Microsoft tech may help Walmart counter Amazon's automated grocery store
Microsoft Corp is working on technology that would eliminate cashiers and checkout lines from stores, in a nascent challenge to Amazon.com Inc’s automated grocery shop, six people familiar with the matter told Reuters.
The Redmond, Wash.-based software giant is developing systems that track what shoppers add to their carts, the people say. Microsoft has shown sample technology to retailers from around the world and has had talks with Walmart Inc about a potential collaboration, three of the people said.
Microsoft’s technology aims to help retailers keep pace with Amazon Go, a highly automated store that opened to the public in Seattle in January. Amazon customers scan their smartphones at a turnstile to enter. Cameras and sensors identify what they remove from the shelves. When customers are finished shopping, they simply leave the store and Amazon bills their credit cards on file.

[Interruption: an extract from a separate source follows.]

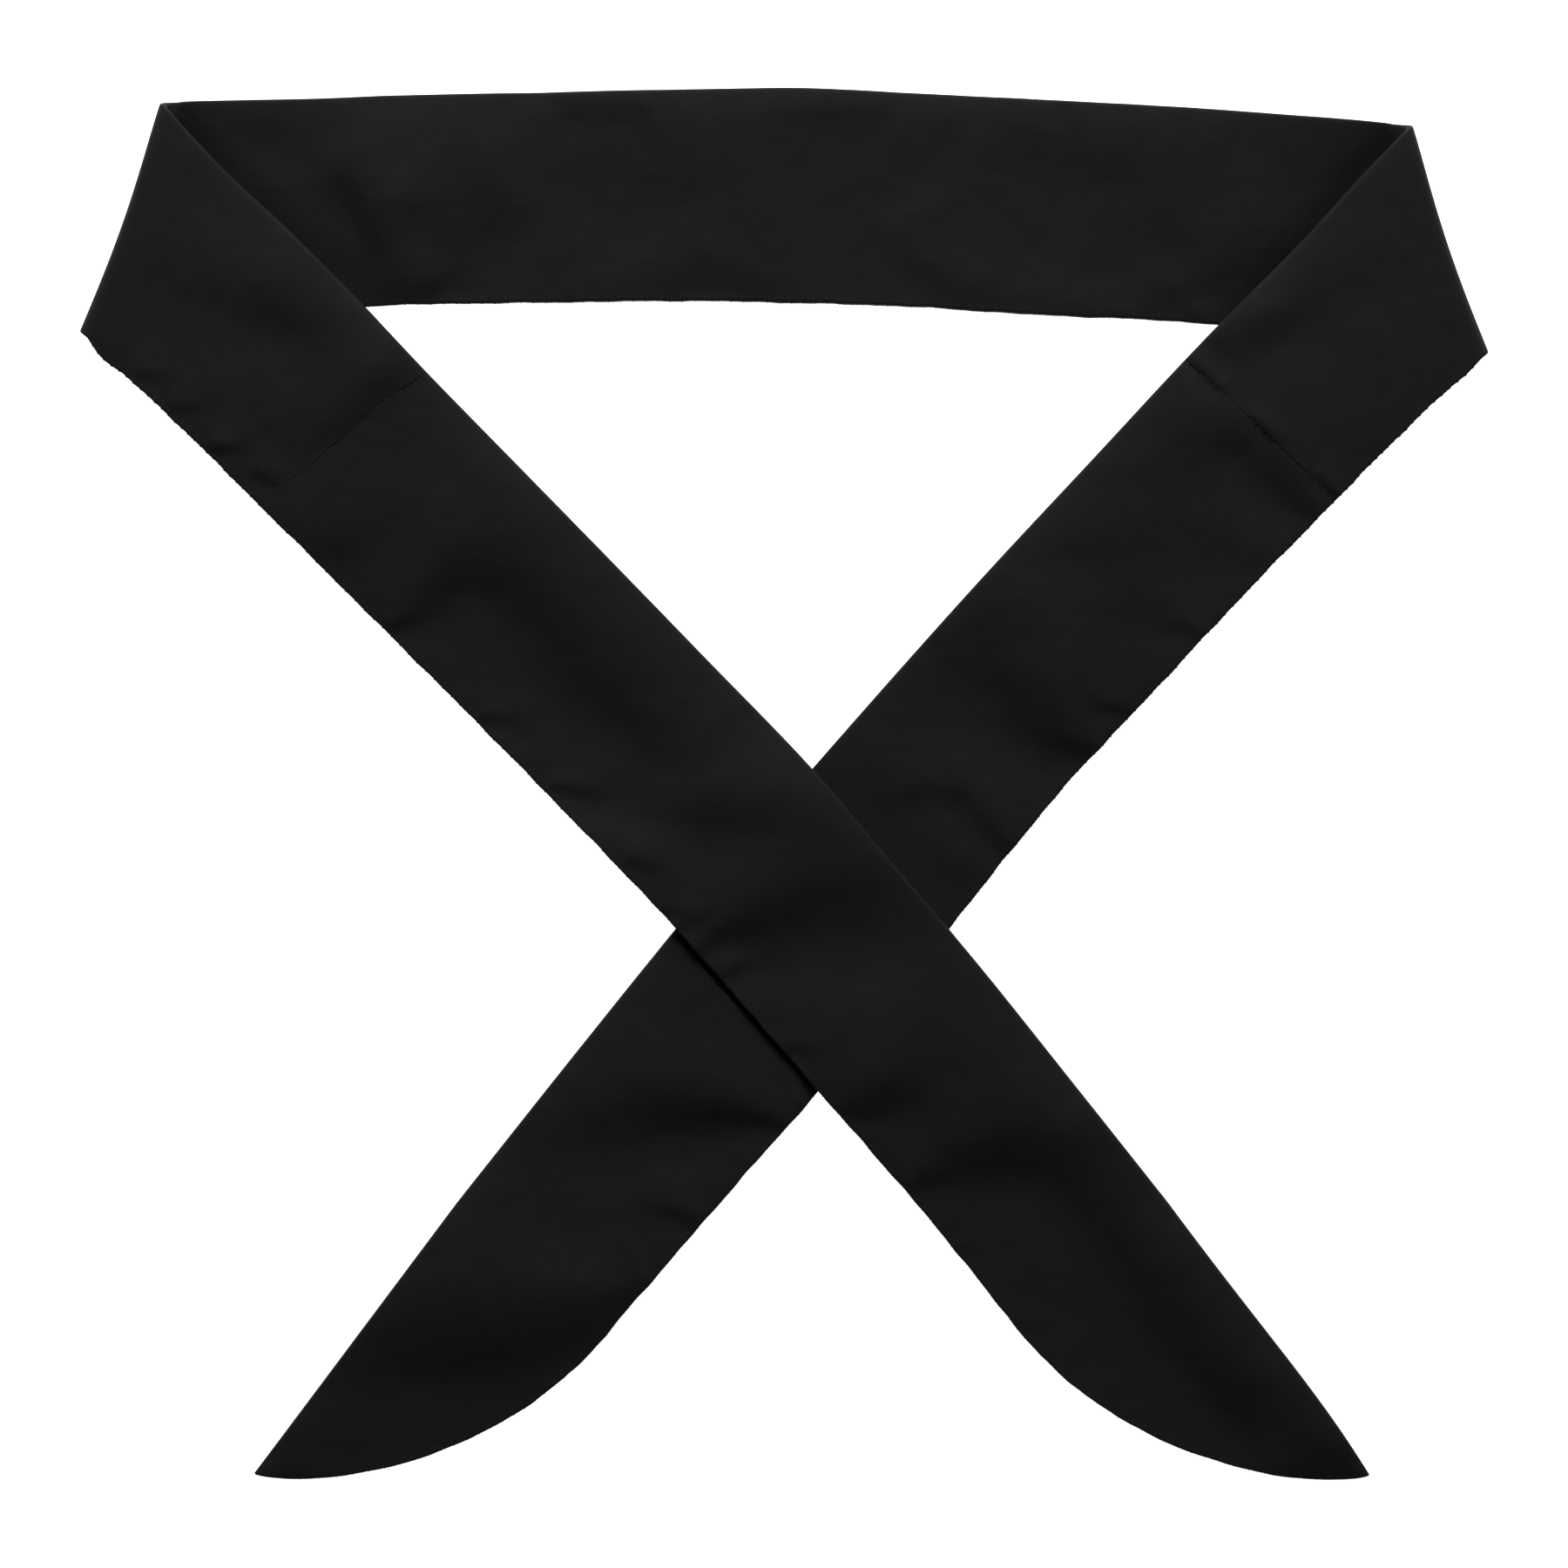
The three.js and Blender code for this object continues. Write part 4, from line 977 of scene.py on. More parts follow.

Amazon Go, which will soon open in Chicago and San Francisco, has sent rivals scrambling to prepare for yet another disruption by the world’s biggest online retailer. Some have tested programs where customers scan and bag each item as they shop, with mixed results.
For Microsoft, becoming a strategic ally to retailers has meant big business. In addition to developing retail technologies, it ranks No. 2 behind Amazon in selling cloud services that are key to running e-commerce sites, for instance.
It is not clear how soon Microsoft would bring an automated checkout service to market, if at all, or whether its technology would be the answer retailers are looking for. But some see the technology as the next big innovation in shopping, one that Amazon’s competitors cannot afford to ignore.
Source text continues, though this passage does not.